Your goal: Will you return, word for word, only the lines from the top of the data below down to and including the one with "FOOT_R, FOOT_WIDTH, FOOT_H = 49.0, 5.0, 5.0"?

Dataset section:
···

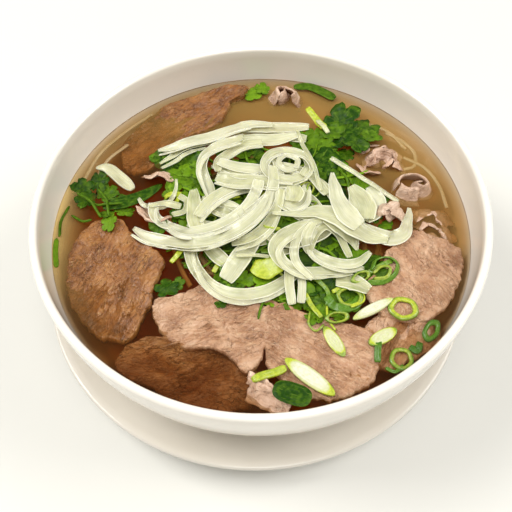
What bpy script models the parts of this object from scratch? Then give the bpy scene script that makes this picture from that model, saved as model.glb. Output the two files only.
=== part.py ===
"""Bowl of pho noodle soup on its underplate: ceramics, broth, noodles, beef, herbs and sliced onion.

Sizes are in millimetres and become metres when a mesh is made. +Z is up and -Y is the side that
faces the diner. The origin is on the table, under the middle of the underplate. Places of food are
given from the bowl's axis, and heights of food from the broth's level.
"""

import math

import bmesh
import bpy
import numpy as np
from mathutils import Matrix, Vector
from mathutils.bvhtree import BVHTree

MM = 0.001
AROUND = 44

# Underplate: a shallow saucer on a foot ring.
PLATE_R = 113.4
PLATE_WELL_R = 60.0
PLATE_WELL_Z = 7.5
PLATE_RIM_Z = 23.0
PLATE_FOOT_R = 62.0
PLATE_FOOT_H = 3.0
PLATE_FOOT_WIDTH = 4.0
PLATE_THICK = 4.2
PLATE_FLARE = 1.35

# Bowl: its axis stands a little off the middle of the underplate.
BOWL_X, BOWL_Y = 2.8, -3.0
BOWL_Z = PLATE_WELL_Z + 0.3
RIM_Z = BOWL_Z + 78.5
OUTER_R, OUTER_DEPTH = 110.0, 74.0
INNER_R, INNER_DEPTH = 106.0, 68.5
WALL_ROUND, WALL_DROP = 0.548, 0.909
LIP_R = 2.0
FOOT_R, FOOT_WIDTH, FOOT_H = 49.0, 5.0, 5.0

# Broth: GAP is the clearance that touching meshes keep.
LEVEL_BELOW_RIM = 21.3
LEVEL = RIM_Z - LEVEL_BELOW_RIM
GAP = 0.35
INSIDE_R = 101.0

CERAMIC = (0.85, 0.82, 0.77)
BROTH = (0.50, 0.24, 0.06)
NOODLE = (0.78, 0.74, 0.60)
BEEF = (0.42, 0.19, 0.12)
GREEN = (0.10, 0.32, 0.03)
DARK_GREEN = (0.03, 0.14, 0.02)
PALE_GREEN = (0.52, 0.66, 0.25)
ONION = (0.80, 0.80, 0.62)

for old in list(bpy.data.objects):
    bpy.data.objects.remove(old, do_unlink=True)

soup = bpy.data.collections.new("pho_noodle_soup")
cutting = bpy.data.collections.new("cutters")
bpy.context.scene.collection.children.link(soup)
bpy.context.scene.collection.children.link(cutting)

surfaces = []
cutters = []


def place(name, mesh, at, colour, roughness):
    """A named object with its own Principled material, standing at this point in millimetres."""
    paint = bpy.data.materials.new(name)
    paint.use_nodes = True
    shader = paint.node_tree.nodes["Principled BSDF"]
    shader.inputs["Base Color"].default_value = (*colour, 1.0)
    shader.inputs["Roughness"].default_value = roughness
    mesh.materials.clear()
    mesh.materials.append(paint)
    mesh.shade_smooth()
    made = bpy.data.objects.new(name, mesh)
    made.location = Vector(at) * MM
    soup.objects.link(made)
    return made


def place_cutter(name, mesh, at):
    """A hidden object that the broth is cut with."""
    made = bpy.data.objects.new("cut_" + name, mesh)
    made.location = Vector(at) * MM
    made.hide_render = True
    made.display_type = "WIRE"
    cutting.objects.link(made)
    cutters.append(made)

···

Solution:
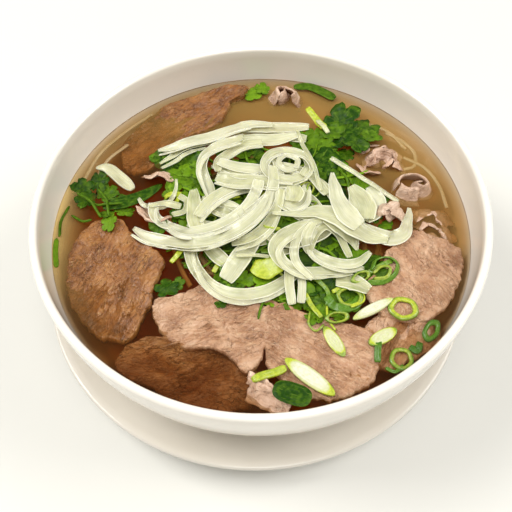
What bpy script models the parts of this object from scratch? Then give the bpy scene script that makes this picture from that model, saved as model.glb. Output the two files only.
=== part.py ===
"""Bowl of pho noodle soup on its underplate: ceramics, broth, noodles, beef, herbs and sliced onion.

Sizes are in millimetres and become metres when a mesh is made. +Z is up and -Y is the side that
faces the diner. The origin is on the table, under the middle of the underplate. Places of food are
given from the bowl's axis, and heights of food from the broth's level.
"""

import math

import bmesh
import bpy
import numpy as np
from mathutils import Matrix, Vector
from mathutils.bvhtree import BVHTree

MM = 0.001
AROUND = 44

# Underplate: a shallow saucer on a foot ring.
PLATE_R = 113.4
PLATE_WELL_R = 60.0
PLATE_WELL_Z = 7.5
PLATE_RIM_Z = 23.0
PLATE_FOOT_R = 62.0
PLATE_FOOT_H = 3.0
PLATE_FOOT_WIDTH = 4.0
PLATE_THICK = 4.2
PLATE_FLARE = 1.35

# Bowl: its axis stands a little off the middle of the underplate.
BOWL_X, BOWL_Y = 2.8, -3.0
BOWL_Z = PLATE_WELL_Z + 0.3
RIM_Z = BOWL_Z + 78.5
OUTER_R, OUTER_DEPTH = 110.0, 74.0
INNER_R, INNER_DEPTH = 106.0, 68.5
WALL_ROUND, WALL_DROP = 0.548, 0.909
LIP_R = 2.0
FOOT_R, FOOT_WIDTH, FOOT_H = 49.0, 5.0, 5.0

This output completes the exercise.